Among other key findings from the study, U.S. grocery retailers reported that:
• 59% of their third-party delivery partnerships are unprofitable
• 92% are dissatisfied with their online order picking efficiency
• 86% are dissatisfied with their labor utilization
• 72% lack an accurate view of their store inventory
The study finds that grocers have a significant technology gap to overcome as they try to reduce their dependence on third-party platforms and improve their operational efficiencies. They also need to upgrade their technology platforms at a much faster pace (1 in 3 large grocery retailers rate it as a top 3 business challenge) than before.
While grocery retailers believe that new technologies like robotics and autonomous vehicles will have a disruptive impact on their business, their investment focus is on technologies that can drive a clear, established business outcome such as inventory visibility, mobile picking).
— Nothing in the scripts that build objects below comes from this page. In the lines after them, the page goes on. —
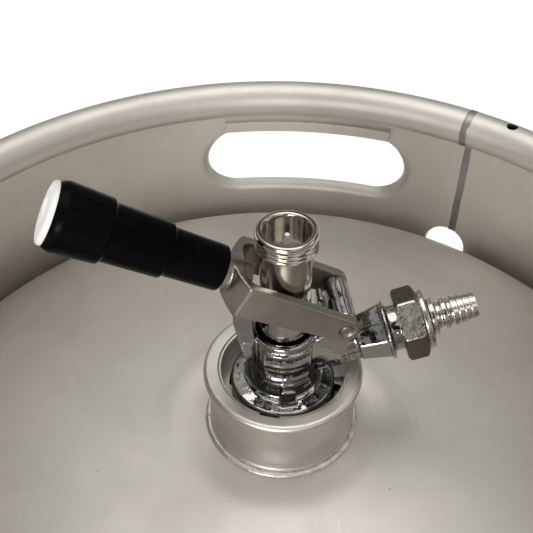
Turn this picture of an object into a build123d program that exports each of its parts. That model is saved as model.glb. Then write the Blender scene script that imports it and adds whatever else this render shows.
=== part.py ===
from build123d import *
import os
from math import acos, asin, cos, radians, sin, sqrt

# A fifty-litre steel beer keg standing on its foot ring, with a lever-operated dispense
# coupler turned into the valve in its neck.  Millimetres, +Z up.  The origin is on the
# keg's axis at the floor.  The coupler's lever and gas inlet lie in the XZ plane, the
# grip towards -X and the gas inlet towards +X.

# ---------------------------------------------------------------- keg
rim_height = 532.0              # floor to the top of the rim
rim_radius = 204.0              # outside of the rolled rims and of the rolling hoops
roll_radius = 9.85              # outside of the rolled rim's own section
chime_sheet = 1.8               # chime wall thickness
chime_radius = 202.0            # outside of the chime wall
shell_radius = 200.2            # outside of the pressure vessel
shell_sheet = 1.5
crown_radius = 480.0            # dished ends: large radius, then the knuckle
knuckle_radius = 38.0
upper_apex = 484.65             # top of the upper dished end, if it had no neck
lower_apex = 35.0               # bottom of the lower dished end
girth = 266.0                   # height of the weld that joins the two halves
hoop_rise = 3.8
hoop_half_width = 13.0
hoop_offset = 80.0              # hoops' distance from the girth weld
chime_lap = 11.2                # chime wall's overlap on the cylinder
foot_flat = 0.3                 # rolled foot's flattened depth at the floor
seam_azimuth = 51.0
seam_angle = 1.2                # the chime's weld seam, as an angle about the axis
handhold_azimuth = 78.4
handhold_width = 120.3
handhold_height = 40.0
handhold_top = 33.7             # from the rim's top down to the handhold's upper edge
hem_angle = 28.2
hem_height = 6.4
rim_drain_azimuth = 44.3
rim_drain_radius = 3.0
wall_drain_azimuth = 51.8
wall_drain_radius = 13.0
wall_drain_height = 433.6
foot_drain_radius = 7.0
foot_drain_height = 24.0

# ---------------------------------------------------------------- neck and keg valve
neck_top = 514.65
neck_bore = 25.0
neck_root_radius = 29.9
cage_radius = 20.5
lug_azimuth = 90.0
bayonet_turn = 60.0             # turn from the entry slots to the locked place
spear_foot = 52.0               # height of the spear tube's lower end

# ---------------------------------------------------------------- coupler
hinge_x = 20.8
hinge_z = neck_top + 32.4
lever_slope = 28.1              # lever's rise towards the grip when raised
arm_outer = 14.64               # half widths across the fork
arm_inner = 10.83
barrel_half_width = 10.5
hinge_pin_radius = 2.5
drive_reach = 22.0              # hinge to drive pin, along the arm
drive_pin_radius = 2.4
running_gap = 0.05
probe_radius = 9.7
probe_top = neck_top + 70.4
probe_foot = neck_top - 31.4
probe_thread_radius = 11.45
probe_thread_length = 7.0
gas_slope = 16.8
gas_root = (20.0, 0.0, neck_top + 9.9)

lever_along = (-cos(radians(lever_slope)), 0.0, sin(radians(lever_slope)))
lever_up = (sin(radians(lever_slope)), 0.0, cos(radians(lever_slope)))
lever_side = Plane(origin=(hinge_x, 0, hinge_z), x_dir=lever_along, z_dir=(0, 1, 0))
lever_plan = Plane(origin=(hinge_x, 0, hinge_z), x_dir=lever_along, z_dir=lever_up)
grip_drop = -1.2                # grip axis below the hinge, square to the lever
grip_centre = tuple(p + grip_drop * u for p, u in zip((hinge_x, 0.0, hinge_z), lever_up))
grip_turning = Plane(origin=grip_centre, x_dir=lever_up, z_dir=(0, -1, 0))
grip_cross = Plane(origin=grip_centre, x_dir=(0, 1, 0), z_dir=lever_along)
gas_along = (cos(radians(gas_slope)), 0.0, sin(radians(gas_slope)))
gas_turning = Plane(origin=gas_root, x_dir=(gas_along[2], 0, -gas_along[0]), z_dir=(0, -1, 0))
gas_cross = Plane(origin=gas_root, x_dir=(0, 1, 0), z_dir=gas_along)

os.makedirs("parts", exist_ok=True)


def save(piece, name):
    """Label a finished piece and write its STEP file."""
    piece.part.label = name
    export_step(piece.part, f"parts/{name}.step")


def radial_plane(azimuth):
    """Upright plane through the keg's axis, x pointing outwards at the azimuth."""
    a = radians(azimuth)
    return Plane(origin=(0, 0, 0), x_dir=(cos(a), sin(a), 0), z_dir=(sin(a), -cos(a), 0))


def facing_plane(azimuth, height, distance=0.0):
    """Upright plane facing outwards at the azimuth, x horizontal."""
    a = radians(azimuth)
    origin = (distance * cos(a), distance * sin(a), height)
    return Plane(origin=origin, x_dir=(-sin(a), cos(a), 0), z_dir=(cos(a), sin(a), 0))


def above_neck(outline):
    """Outline of (radius, height) whose heights are given from the neck's top face."""
    return [(radius, neck_top + height) for radius, height in outline]


def turned(outline, plane=Plane.XZ, rounding=0.0, arc=360.0):
    """Solid turned about the plane's own y axis from a closed (radius, along) outline."""
    with BuildPart() as piece:
        with BuildSketch(plane) as section:
            with BuildLine():
                Polyline(*outline, close=True)
            make_face()
            if rounding:
                fillet([v for v in section.vertices() if v.X > rounding], rounding)
        revolve(axis=Axis(plane.origin, plane.y_dir), revolution_arc=arc)
    return piece


def coil(radius, wire, low, high, turns, plane):
    """Compression spring along the plane's normal, from low to high over its wire."""
    start = low + wire
    height = high - low - 2 * wire
    along = Vector(plane.z_dir)
    centre = Vector(plane.origin) + along * start
    with BuildPart() as piece:
        with BuildLine() as path:
            Helix(pitch=height / turns, height=height, radius=radius, center=centre,
                  direction=along)
        with BuildSketch(Plane(origin=path.line @ 0, z_dir=path.line % 0)):
            Circle(wire)
        sweep(is_frenet=True)
    return piece


# ================================================================ pressure vessel
def shell_wall(inset, apex, side, hole):
    """One face of a half shell, from the crown to the girth, side +1 for the upper half."""
    crown = crown_radius - inset
    knuckle = knuckle_radius - inset
    knuckle_centre = shell_radius - knuckle_radius
    turn = asin(knuckle_centre / (crown_radius - knuckle_radius))
    crown_level = apex - side * crown_radius
    knuckle_level = crown_level + side * (crown_radius - knuckle_radius) * cos(turn)

    def on_crown(radius):
        return (radius, crown_level + side * sqrt(crown**2 - radius**2))

    def on_knuckle(angle):
        return (knuckle_centre + knuckle * sin(angle), knuckle_level + side * knuckle * cos(angle))

    join = on_knuckle(turn)
    wall = shell_radius - inset
    hoop = girth + side * hoop_offset
    ThreePointArc(on_crown(hole), on_crown((hole + join[0]) / 2), join)
    ThreePointArc(join, on_knuckle((turn + radians(90)) / 2), (wall, knuckle_level))
    hoop_start = (wall, hoop + side * hoop_half_width)
    Line((wall, knuckle_level), hoop_start)
    quarter = side * hoop_half_width / 2
    stations = [(wall + hoop_rise / 2, hoop + quarter), (wall + hoop_rise, hoop),
                (wall + hoop_rise / 2, hoop - quarter), (wall, hoop - 2 * quarter)]
    previous, heading = hoop_start, (0, -side)
    for station in stations:
        bend = TangentArc(previous, station, tangent=heading)
        previous, heading = station, bend % 1
    Line(previous, (wall, girth))
    return on_crown(hole), (wall, girth)


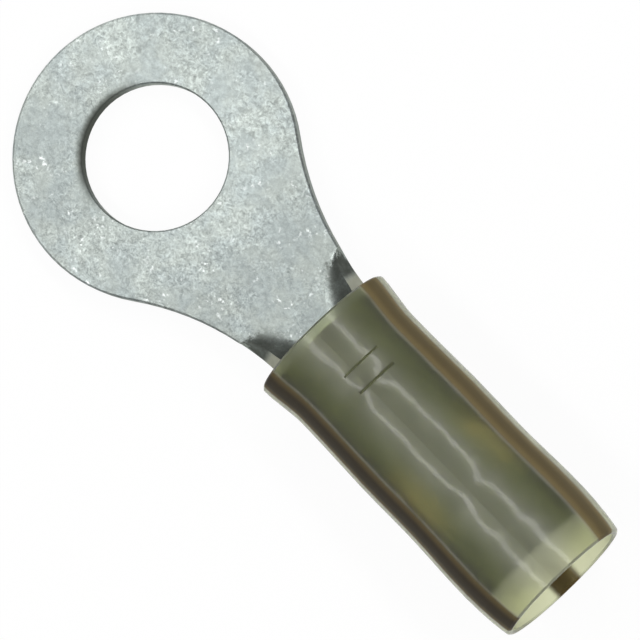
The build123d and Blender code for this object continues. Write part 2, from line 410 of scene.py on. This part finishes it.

One technology that will gain traction is micro-fulfillment: grocery retailers expect 3.6% of all their online orders to be fulfilled by these facilities by 2025, and 55% of retailers surveyed say they will test or deploy micro-fulfillment centers over the next 24 months.
“For grocery retailers to continue to grow their digital businesses in a way that doesn’t come at the cost of profitability, they must improve their operational efficiencies by reimagining their processes,” said Neil Moses, CEO of Wynshop. “We hope the research we uncovered with Incisiv empowers retailers to prioritize their online businesses and create a roadmap that includes owning their brand experience and shopper data, deploying technology to improve fulfillment, picking efficiency, last-mile delivery and other critical areas that will help lead them to higher profit margins.”